Parkinson's disease (PD) is a progressive disorder of the brain and central nervous system that causes a variety of movement problems such as shaking, muscle stiffness, and difficulty walking. It affects the cells of the brain that control muscle movement. These cells, located in a section of the brain called the substantial nigra, produce an important neurotransmitter called dopamine. Dopamine is important because it is the chemical messenger used to send signals from the brain to the muscles to complete smooth, coordinated movements. When 80% of these dopamine-producing cells have died, symptoms of Parkinson's disease appear.
Facts about Parkinson’s Disease
- Approximately one million people in the U.S. have Parkinson’s disease.
- Approximately 60,000 people in the U.S. develop the disease each year.
- Parkinson’s disease usually develops after age 65, but 15% of cases are diagnosed in people under the age of 40.
Movement and coordination in your body are controlled in part by a chemical in your brain called dopamine. In Parkinson's disease, dopamine-producing nerve cells are damaged, gradually reducing dopamine levels in the parts of the brain thought to control movement. Without dopamine, the brain doesn't send signals to the muscles so that they can function properly. Early diagnosis and treatment are important to help minimize dopamine loss in the brain and maintain muscle function.

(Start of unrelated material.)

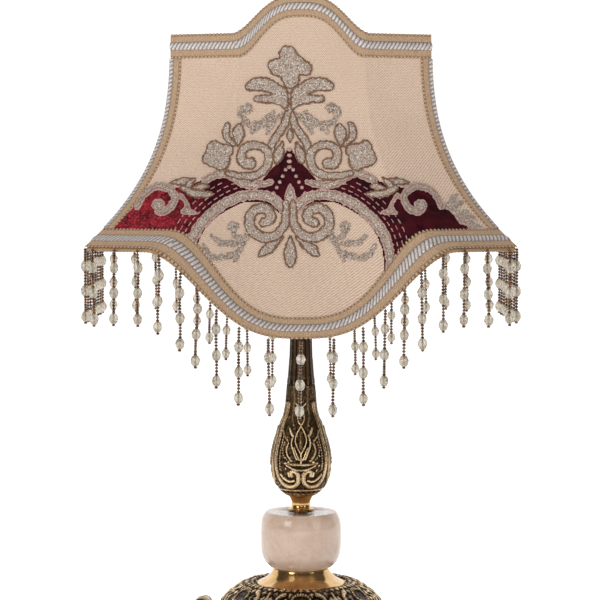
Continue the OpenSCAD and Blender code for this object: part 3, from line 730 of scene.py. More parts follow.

What Causes Parkinson’s Disease?
The cause of Parkinson's disease is still unknown. However, many researchers believe it may be caused by a combination of genetic factors and environmental factors, such as exposure to certain toxins.
Do You Have Parkinson's Disease?
Not all movement difficulties are related to Parkinson's disease. If you are experiencing signs and symptoms associated with Parkinson's disease, or have other reasons to believe you may have it, take action and contact your physician. Early testing and diagnosis will help you manage your symptoms or identify other conditions that may be causing them.